§ **WORK TO BE COMPLETED**:
Restate word for word the lines beginning at the one that contains "tens_carry_gear();" and ending at the one that contains "in imported if"; include both and nothing else.

§ **COLLECTED MATERIAL**:

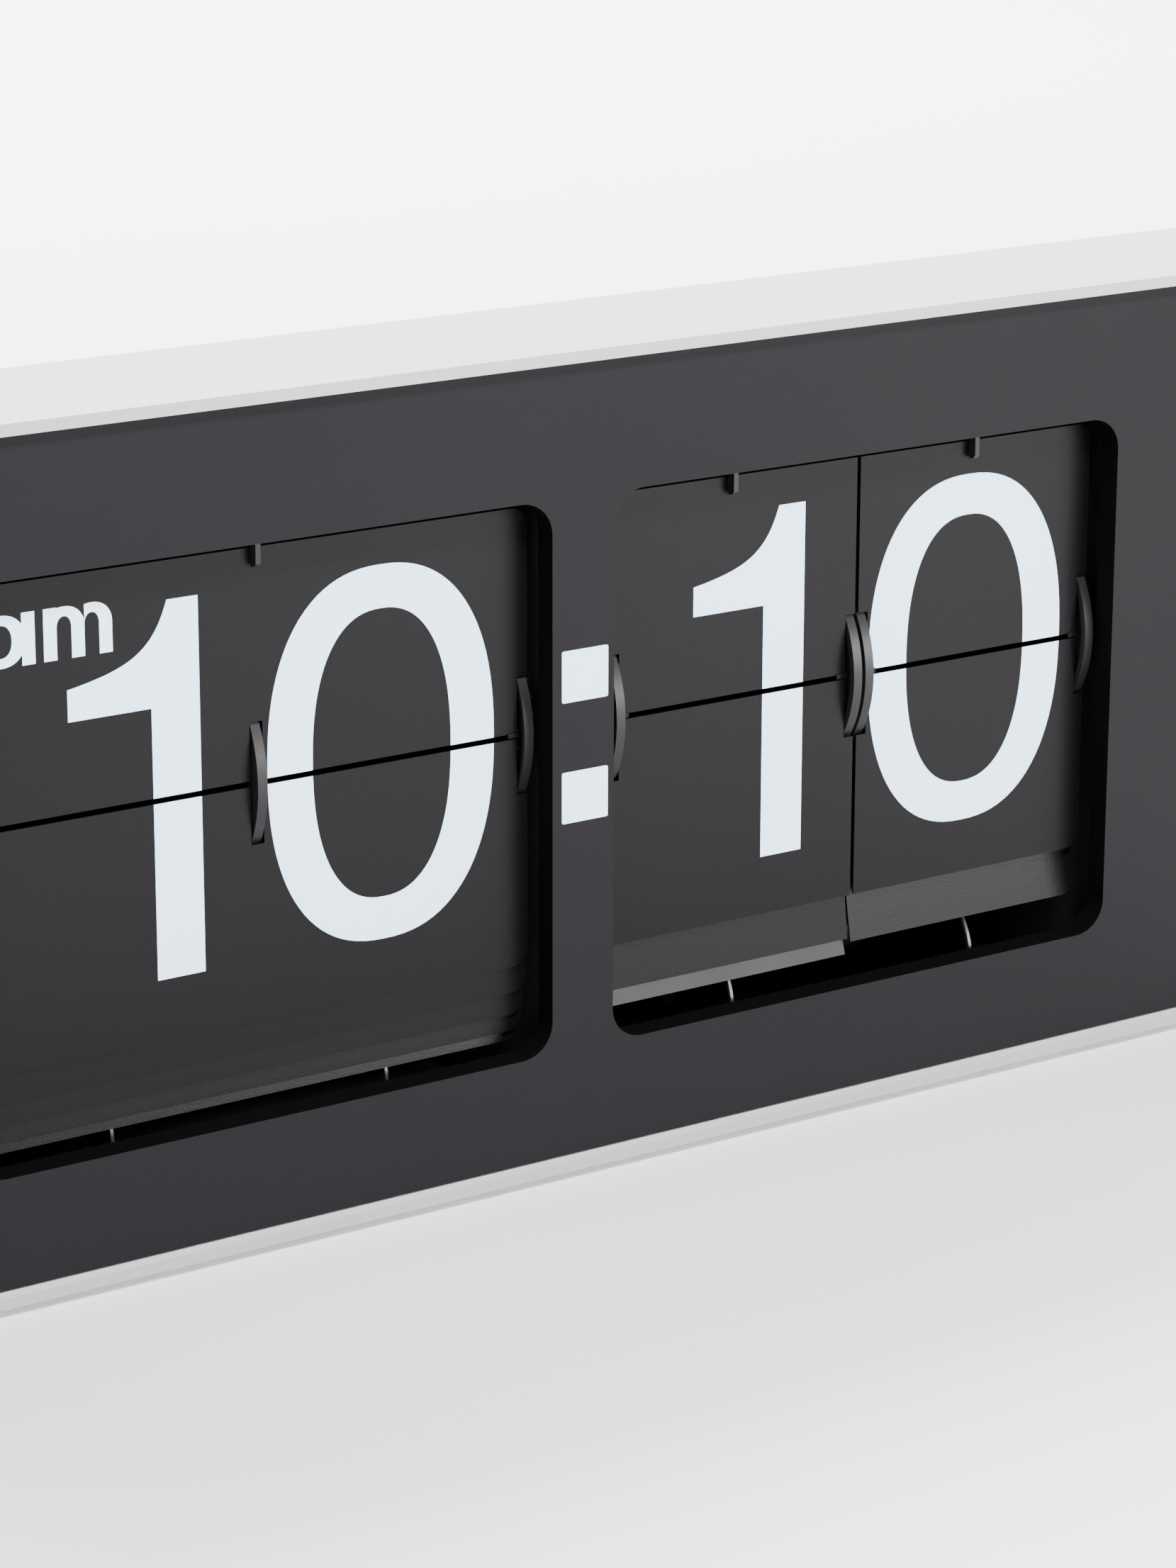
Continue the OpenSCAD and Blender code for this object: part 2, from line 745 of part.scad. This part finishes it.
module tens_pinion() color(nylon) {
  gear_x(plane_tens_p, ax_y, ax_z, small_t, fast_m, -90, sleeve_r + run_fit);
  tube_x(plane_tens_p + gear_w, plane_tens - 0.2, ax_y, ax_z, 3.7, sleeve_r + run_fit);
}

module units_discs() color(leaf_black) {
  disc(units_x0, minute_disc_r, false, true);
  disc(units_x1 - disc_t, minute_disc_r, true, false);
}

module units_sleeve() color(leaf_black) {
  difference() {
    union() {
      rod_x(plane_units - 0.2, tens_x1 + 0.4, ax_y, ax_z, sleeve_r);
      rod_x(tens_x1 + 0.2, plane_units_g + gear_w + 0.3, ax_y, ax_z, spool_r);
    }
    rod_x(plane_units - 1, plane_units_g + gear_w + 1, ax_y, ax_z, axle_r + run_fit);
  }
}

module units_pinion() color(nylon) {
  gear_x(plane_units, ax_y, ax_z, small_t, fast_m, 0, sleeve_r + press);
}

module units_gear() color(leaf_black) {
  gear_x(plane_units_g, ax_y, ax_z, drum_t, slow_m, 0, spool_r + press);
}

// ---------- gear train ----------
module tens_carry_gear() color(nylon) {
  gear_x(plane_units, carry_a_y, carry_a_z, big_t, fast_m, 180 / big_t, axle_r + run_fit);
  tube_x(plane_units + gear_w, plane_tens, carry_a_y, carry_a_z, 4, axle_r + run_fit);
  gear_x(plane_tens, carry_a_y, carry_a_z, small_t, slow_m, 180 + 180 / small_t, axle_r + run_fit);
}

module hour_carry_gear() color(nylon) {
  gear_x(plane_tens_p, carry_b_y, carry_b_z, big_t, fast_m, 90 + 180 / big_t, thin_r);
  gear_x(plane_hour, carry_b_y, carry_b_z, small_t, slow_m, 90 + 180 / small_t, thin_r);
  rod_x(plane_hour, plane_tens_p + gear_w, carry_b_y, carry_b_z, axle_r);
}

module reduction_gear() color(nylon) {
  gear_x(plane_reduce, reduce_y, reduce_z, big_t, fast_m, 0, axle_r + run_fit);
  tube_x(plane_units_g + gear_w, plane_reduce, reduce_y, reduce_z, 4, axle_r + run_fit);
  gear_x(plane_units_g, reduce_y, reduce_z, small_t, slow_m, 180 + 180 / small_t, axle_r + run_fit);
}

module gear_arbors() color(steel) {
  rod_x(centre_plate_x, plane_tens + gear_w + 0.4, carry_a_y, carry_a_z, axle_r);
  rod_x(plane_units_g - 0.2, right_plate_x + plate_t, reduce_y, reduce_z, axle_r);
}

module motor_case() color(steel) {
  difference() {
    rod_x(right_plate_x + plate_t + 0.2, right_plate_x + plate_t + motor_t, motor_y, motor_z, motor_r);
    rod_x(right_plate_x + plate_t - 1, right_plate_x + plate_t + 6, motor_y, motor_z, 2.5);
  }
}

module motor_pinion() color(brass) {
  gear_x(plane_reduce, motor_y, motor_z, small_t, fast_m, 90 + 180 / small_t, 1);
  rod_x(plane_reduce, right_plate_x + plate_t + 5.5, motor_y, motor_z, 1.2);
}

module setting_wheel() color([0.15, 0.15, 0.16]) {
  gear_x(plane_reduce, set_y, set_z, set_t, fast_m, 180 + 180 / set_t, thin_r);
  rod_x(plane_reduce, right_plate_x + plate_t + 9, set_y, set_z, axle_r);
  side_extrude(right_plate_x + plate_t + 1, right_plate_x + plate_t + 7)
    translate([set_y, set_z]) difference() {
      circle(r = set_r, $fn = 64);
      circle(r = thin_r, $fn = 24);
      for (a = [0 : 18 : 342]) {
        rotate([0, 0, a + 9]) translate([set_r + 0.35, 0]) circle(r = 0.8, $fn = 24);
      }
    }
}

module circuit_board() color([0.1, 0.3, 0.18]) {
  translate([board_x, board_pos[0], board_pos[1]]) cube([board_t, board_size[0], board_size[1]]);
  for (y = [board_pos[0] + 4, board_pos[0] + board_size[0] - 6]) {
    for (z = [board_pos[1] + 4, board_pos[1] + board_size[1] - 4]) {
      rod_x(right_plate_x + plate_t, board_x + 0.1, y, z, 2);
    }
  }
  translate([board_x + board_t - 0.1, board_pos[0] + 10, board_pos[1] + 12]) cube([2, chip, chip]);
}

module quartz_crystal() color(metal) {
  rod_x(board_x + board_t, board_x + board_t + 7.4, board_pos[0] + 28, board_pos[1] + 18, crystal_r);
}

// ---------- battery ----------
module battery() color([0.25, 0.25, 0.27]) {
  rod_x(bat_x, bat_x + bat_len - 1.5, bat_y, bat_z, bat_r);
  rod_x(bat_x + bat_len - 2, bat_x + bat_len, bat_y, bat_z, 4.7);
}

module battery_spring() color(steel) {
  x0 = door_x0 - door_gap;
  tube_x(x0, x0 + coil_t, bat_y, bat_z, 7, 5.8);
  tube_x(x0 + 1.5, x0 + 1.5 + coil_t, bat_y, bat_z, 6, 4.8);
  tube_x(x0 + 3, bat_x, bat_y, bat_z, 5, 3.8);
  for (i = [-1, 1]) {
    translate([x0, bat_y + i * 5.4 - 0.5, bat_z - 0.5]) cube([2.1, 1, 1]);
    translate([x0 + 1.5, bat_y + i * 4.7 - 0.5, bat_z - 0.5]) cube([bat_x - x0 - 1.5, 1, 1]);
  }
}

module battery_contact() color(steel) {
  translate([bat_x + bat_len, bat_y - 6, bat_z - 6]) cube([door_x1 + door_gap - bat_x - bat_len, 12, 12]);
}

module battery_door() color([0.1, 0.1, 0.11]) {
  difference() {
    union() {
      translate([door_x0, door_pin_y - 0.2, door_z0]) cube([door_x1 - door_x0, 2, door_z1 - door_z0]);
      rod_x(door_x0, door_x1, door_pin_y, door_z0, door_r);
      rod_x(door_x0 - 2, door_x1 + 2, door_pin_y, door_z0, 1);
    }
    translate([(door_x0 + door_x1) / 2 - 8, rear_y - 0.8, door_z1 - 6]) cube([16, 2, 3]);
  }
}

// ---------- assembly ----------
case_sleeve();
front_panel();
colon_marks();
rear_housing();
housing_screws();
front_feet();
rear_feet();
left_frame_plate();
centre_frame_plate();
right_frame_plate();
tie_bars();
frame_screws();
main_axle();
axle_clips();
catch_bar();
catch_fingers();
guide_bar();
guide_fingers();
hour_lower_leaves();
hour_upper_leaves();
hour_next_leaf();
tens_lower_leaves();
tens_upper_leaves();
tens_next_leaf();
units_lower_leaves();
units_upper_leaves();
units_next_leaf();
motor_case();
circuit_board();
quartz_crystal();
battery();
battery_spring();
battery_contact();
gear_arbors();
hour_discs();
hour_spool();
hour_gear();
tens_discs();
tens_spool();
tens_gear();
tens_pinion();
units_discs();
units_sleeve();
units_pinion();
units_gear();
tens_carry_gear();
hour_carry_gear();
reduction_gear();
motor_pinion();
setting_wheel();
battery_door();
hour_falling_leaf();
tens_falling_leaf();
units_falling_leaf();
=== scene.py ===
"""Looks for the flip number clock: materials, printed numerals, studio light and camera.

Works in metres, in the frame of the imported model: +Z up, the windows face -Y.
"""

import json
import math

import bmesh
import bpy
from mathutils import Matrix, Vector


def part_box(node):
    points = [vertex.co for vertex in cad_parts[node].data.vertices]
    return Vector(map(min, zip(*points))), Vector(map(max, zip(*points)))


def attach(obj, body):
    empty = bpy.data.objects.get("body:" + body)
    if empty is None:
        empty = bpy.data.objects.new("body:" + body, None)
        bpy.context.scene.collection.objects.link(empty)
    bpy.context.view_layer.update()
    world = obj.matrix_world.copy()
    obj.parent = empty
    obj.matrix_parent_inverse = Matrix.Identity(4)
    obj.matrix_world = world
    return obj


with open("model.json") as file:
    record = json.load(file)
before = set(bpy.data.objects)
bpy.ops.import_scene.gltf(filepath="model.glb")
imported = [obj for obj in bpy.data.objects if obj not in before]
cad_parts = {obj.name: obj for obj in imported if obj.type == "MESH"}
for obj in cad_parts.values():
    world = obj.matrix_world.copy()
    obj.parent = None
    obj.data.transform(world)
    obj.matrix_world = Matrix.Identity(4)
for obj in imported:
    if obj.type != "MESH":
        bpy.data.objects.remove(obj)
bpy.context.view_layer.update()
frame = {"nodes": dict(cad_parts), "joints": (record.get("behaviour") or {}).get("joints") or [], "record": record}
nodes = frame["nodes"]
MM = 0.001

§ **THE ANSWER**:
tens_carry_gear();
hour_carry_gear();
reduction_gear();
motor_pinion();
setting_wheel();
battery_door();
hour_falling_leaf();
tens_falling_leaf();
units_falling_leaf();
=== scene.py ===
"""Looks for the flip number clock: materials, printed numerals, studio light and camera.

Works in metres, in the frame of the imported model: +Z up, the windows face -Y.
"""

import json
import math

import bmesh
import bpy
from mathutils import Matrix, Vector


def part_box(node):
    points = [vertex.co for vertex in cad_parts[node].data.vertices]
    return Vector(map(min, zip(*points))), Vector(map(max, zip(*points)))


def attach(obj, body):
    empty = bpy.data.objects.get("body:" + body)
    if empty is None:
        empty = bpy.data.objects.new("body:" + body, None)
        bpy.context.scene.collection.objects.link(empty)
    bpy.context.view_layer.update()
    world = obj.matrix_world.copy()
    obj.parent = empty
    obj.matrix_parent_inverse = Matrix.Identity(4)
    obj.matrix_world = world
    return obj


with open("model.json") as file:
    record = json.load(file)
before = set(bpy.data.objects)
bpy.ops.import_scene.gltf(filepath="model.glb")
imported = [obj for obj in bpy.data.objects if obj not in before]
cad_parts = {obj.name: obj for obj in imported if obj.type == "MESH"}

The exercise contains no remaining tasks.